### Extracted entries
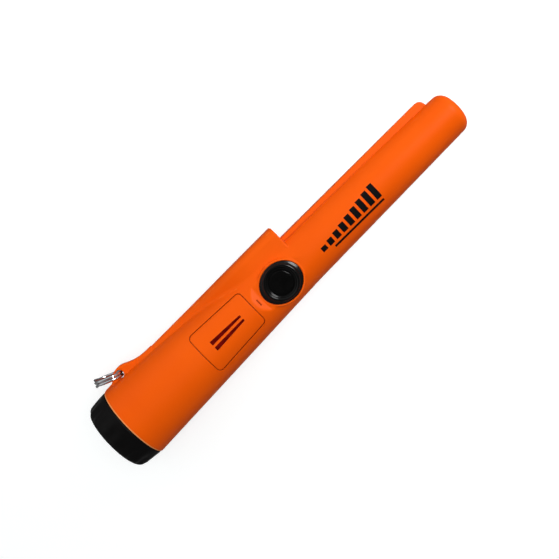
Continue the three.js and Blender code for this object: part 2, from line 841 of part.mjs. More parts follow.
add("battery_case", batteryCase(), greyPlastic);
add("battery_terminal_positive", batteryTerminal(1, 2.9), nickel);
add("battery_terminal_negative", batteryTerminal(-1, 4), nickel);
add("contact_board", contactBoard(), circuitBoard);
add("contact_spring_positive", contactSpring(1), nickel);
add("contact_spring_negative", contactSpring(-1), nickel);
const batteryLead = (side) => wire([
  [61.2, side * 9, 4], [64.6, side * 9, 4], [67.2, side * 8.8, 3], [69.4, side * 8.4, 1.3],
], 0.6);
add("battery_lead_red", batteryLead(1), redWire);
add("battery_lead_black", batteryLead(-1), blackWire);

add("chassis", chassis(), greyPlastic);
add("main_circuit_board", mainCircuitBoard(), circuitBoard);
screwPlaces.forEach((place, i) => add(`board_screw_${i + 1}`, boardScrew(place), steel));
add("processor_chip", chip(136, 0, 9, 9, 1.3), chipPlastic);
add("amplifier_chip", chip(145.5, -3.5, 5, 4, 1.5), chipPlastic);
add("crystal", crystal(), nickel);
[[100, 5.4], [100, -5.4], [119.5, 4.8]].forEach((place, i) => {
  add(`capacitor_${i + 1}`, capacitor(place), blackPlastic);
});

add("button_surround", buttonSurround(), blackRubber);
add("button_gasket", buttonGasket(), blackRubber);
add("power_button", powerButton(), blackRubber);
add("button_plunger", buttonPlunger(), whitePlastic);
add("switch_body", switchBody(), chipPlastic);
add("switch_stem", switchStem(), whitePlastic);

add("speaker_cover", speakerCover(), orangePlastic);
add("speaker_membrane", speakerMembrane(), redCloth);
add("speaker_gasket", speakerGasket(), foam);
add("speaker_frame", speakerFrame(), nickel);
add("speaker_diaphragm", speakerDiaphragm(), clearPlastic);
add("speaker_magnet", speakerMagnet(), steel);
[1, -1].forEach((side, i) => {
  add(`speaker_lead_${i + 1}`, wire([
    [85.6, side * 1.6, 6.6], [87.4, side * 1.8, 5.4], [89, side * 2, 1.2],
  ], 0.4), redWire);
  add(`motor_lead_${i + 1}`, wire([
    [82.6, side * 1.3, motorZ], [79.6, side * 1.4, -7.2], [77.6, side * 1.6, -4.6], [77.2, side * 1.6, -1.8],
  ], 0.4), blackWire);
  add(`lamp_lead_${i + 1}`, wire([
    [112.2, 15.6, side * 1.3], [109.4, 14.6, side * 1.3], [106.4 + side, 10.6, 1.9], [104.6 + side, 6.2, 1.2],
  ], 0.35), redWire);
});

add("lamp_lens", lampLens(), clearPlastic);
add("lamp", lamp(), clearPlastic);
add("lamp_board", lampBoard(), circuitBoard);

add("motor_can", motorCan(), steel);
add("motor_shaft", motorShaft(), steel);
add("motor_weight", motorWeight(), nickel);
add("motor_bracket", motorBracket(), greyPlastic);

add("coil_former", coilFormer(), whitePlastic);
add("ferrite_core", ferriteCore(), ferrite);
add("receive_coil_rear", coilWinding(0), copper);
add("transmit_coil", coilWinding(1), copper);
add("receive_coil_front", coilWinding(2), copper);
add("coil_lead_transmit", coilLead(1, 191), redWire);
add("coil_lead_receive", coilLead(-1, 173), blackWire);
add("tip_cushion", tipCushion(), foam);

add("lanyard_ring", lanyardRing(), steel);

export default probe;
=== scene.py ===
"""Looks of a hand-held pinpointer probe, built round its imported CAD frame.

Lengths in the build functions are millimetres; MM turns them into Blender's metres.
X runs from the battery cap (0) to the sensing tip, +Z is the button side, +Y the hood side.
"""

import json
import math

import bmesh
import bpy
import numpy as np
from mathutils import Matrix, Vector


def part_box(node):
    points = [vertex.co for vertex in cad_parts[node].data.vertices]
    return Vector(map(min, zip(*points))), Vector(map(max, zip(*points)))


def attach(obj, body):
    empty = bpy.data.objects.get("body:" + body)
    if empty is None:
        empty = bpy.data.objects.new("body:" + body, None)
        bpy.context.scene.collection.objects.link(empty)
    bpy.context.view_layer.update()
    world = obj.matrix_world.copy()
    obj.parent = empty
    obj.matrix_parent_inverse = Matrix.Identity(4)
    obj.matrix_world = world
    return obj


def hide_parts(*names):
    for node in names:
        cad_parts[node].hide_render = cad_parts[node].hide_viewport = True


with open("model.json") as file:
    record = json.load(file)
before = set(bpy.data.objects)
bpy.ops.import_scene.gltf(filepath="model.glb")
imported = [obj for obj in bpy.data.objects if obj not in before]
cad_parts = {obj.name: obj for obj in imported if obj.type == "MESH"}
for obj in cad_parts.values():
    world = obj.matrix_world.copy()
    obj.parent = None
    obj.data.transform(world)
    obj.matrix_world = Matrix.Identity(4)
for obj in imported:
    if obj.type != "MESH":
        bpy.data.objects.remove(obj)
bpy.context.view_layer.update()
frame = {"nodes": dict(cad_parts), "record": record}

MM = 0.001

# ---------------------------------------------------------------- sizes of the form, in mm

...

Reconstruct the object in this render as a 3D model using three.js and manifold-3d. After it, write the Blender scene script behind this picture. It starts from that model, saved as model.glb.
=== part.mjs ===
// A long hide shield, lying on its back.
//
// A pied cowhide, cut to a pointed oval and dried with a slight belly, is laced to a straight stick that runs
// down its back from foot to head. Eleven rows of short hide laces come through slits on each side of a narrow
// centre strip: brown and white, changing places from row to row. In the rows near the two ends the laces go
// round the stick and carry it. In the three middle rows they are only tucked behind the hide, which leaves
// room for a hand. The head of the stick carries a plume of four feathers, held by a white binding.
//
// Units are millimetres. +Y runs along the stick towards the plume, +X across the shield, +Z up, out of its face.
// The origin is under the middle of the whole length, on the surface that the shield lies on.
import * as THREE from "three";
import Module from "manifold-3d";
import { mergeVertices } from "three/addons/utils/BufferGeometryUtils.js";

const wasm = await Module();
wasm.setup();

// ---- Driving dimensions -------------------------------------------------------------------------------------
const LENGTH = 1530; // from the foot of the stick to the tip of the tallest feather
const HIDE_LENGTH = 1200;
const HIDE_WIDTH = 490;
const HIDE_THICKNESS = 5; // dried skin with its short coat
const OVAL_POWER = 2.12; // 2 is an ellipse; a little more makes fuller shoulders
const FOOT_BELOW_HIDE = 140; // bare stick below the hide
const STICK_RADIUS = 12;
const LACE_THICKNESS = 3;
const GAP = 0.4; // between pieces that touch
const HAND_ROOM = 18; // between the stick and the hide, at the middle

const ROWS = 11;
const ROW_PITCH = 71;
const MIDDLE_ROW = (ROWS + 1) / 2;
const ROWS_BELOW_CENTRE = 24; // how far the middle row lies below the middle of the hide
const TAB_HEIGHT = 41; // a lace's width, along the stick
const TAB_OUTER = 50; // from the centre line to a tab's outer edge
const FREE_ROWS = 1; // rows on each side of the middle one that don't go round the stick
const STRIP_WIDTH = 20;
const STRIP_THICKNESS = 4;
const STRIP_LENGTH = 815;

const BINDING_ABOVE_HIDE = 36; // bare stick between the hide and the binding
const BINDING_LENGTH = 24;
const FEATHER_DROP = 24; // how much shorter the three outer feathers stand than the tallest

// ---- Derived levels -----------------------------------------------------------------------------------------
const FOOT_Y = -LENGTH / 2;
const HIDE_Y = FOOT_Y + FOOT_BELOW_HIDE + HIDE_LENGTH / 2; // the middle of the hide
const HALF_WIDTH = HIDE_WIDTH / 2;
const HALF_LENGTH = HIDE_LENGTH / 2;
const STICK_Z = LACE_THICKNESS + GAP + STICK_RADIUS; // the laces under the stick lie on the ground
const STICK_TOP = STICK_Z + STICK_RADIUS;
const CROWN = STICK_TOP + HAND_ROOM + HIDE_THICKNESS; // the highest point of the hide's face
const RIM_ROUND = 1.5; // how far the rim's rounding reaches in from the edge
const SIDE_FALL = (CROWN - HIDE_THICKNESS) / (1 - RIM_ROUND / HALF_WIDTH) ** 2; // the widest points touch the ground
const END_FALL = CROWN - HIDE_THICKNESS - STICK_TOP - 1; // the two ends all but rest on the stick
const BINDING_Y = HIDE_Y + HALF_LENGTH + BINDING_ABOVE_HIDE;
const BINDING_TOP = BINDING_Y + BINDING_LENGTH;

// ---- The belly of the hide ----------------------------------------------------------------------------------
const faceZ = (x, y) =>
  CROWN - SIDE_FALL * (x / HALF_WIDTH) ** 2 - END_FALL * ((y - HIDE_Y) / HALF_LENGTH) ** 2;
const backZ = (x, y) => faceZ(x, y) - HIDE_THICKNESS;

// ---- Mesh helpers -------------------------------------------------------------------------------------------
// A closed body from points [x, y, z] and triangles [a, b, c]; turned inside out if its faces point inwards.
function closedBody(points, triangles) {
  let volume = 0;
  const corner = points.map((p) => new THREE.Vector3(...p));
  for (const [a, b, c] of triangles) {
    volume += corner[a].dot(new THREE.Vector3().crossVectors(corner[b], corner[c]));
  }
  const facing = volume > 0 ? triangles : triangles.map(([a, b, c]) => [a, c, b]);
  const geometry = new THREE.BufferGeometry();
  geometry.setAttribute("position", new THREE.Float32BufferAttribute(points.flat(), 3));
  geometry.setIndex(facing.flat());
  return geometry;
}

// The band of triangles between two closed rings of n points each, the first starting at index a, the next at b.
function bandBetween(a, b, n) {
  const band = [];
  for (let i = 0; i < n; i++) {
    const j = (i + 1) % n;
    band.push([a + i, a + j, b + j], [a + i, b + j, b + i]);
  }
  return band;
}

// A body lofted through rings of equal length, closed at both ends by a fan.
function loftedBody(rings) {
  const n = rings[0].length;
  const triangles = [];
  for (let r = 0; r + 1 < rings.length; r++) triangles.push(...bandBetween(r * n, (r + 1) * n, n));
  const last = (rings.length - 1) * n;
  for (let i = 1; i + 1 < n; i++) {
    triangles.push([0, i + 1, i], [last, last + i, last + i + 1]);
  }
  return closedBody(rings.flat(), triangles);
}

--

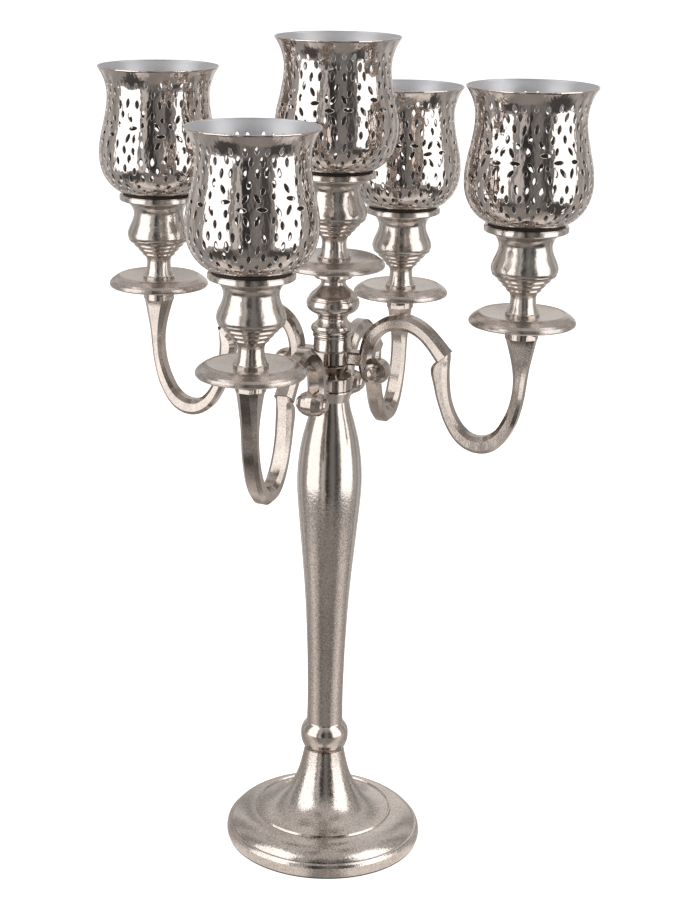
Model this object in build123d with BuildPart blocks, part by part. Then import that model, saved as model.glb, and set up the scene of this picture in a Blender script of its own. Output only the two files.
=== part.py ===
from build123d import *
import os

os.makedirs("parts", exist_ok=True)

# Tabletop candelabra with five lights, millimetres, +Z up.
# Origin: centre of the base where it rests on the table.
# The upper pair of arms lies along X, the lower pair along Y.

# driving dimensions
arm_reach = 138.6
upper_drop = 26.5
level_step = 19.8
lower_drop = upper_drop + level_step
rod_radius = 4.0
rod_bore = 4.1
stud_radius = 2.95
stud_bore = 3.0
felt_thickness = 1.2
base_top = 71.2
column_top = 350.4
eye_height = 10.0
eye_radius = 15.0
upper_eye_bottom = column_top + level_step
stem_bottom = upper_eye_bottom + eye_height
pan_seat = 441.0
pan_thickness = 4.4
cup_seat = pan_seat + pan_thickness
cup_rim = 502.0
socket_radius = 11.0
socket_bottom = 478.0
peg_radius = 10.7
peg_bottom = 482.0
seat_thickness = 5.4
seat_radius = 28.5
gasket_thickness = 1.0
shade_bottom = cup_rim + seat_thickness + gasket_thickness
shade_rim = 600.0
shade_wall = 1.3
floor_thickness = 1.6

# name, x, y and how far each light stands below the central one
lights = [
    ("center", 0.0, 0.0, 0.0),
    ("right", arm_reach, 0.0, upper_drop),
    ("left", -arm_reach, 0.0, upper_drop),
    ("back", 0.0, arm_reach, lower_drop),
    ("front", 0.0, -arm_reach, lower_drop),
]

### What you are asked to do
Above is a listing; report how many of its lines include the word "update", giving the number only.

### Solution below
2